I'm a man with typically sized hands. I can barely do anything one-handed on a phone. Phones are so big they basically require two-handed operation for me. Like you, I typically hold it in my left hand, so I can use my right hand to tap stuff.

There’s at least 3 of us still on iPhone 13 Minis, and I plan to keep it going until Apple caves and makes a sensibly sized phone again.

  • There’s at least 3 of us still on iPhone 13 Minis…

    You, me, and my wife. I’m just waiting for my phone to hit 79% battery health so I can take them both in for battery replacement.

    It’s gotten to the point that I frequently get asked, “what phone is that”. I imagine because all phones are the size of aircraft carriers now, and an iPhone Mini really stands out.

  • Then I guess there is me with my iPhone 12 Mini. Replaced the battery some months ago, Apple techs broke the screen, so got a free new screen too. It's starting to get very slow though, every update it gets worse. I can feel that just running Spotify and Waze over CarPlay is starting to be too much, add in sending live location via Telegram at the same time and the phone almost grinds to a halt.

  • Hey count me in, I am on iPhone 12 mini, so I guess you didn’t count 4 because of that ;)

I agree that phones are too big. I refuse to switch to two-handed phone use. I used the Palm Phone PVG 100 with a 3.3" screen as long as I could, but software got too slow and battery-hungry, and my now-wife was annoyed when my phone would die halfway through our text based conversations lol. Used a chunky 3.5"er (Soyes S10Max) for awhile but it died after a year.

Now I use the Motorola Razr 2025. 90% of the time I just keep it closed. The outer screen is 3.6" and a square, but the screen doesn't extend all the way out if you keep the hinge on the side. It's kinda heavy at 6.6oz (compared to the Palm Phone's 2.2oz), but with a ring, it's super easy to use one-handed. And it has battery life and compute power to handle today's unnecessarily compute-heavy apps. You can also split apps in half when it's open so you can just use them on the bottom half of the phone.

Pictures:

https://www.middleendian.com/phone.jpg

https://www.middleendian.com/phone-with-keyboard.jpg

Main disadvantage is that when it's closed, you only have a "selfie" camera as the back camera is facing you and the front camera is inside. So it's hard to quickly take pictures of things I see outside (usually funny birds). Other annoyance is that if you open the phone, use it, and then close it, the outer keyboard resets to the default keyboard and you need to "change the keyboard layout" to get it to use your preferred keyboard (Microsoft Swiftkey in my case)

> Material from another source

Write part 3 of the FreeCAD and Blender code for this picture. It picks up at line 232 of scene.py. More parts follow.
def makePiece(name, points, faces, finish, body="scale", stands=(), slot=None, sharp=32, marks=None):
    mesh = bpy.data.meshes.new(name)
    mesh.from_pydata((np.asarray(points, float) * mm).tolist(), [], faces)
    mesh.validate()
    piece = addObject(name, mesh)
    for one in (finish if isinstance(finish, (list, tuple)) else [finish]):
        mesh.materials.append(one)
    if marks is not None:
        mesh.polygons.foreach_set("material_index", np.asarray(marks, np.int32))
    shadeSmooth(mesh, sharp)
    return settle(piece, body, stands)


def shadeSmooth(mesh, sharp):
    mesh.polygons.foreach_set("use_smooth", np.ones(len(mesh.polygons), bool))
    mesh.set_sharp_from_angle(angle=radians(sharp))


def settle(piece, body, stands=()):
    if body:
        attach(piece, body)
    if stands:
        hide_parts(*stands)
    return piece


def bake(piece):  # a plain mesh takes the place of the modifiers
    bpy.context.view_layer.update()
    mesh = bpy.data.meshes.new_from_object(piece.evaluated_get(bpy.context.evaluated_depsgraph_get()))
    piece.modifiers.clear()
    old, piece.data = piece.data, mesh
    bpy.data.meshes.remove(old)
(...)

  • On the topic of the thread, I am left-handed. When I tried to resize the keyboard while it was closed, it constantly glitched out. Could not figure out what was going on until I rotated it 180° and tried it with my right hand. Resizing worked perfectly lol. Something about coordinates I imagine. I hear left-handed phone users used to have their horizontal photos come out upside down until someone figured it out.

    On the other hand, I'm also a Dvorak user, and the Dvorak layout in SwiftKey has the delete key on the left, which is super convenient. Shown here: https://www.middleendian.com/phone-with-keyboard.jpg

I have a regular pixel 10, and I can palm a basketball. But I can't use this phone one handed.

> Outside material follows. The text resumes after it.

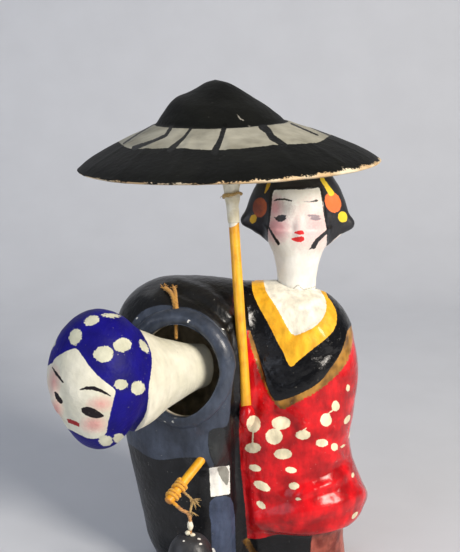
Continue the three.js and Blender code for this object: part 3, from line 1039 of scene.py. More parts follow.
    # Folds pressed in the robes: a line in the picture plane, its half width in pixels and its height in mm
    folds: tuple[tuple[tuple[Point, ...], float, float], ...] = (
        (((170, 288), (200, 300), (218, 314), (231, 328)), 6.5, -1.1),
        (((178, 280), (205, 291), (222, 304), (232, 316)), 7, 0.5),
        (((232, 324), (236, 360), (236, 420), (238, 552)), 7, -1.1),
        (((262, 519), (300, 513), (335, 505), (358, 494)), 15, 1.9),
        (((284, 489), (316, 480), (342, 466)), 10, -1.3),
        (((300, 497), (318, 488), (334, 484)), 5, 0.7),
        (((280, 409), (291, 414), (302, 426)), 9, 1.0),
        (((330, 440), (341, 446), (349, 458)), 6, -0.8),
        (((334, 428), (345, 434)), 6, 0.5),
        (((240, 312), (243, 345), (246, 392)), 8, -1.0),
        (((254, 362), (259, 376)), 5, 0.6),
        (((256, 520), (252, 490)), 7, 0.8),
        (((311, 318), (330, 346)), 8, 0.5),
    )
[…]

  • Same here, I suspect the majority of people with average to small hands could never really one hand phones (with a good enough screen size) in the first place so it makes less difference to them.

  • I’m 196cm tall and can’t use one handed. It is ridiculous.

    Bring back normal sized iPhones.

    • Why do you mention your height but not the size of your hands? Maybe you just have small hands?

I’m a guy who’ll leave his laptop on the floor and will bend double from a chair to use it, on the floor, because I have forgotten I can pick it up. I am ergonomically insensitive.

Anyway, I use my phone in my left hand, my right hand, or both, pretty much equally.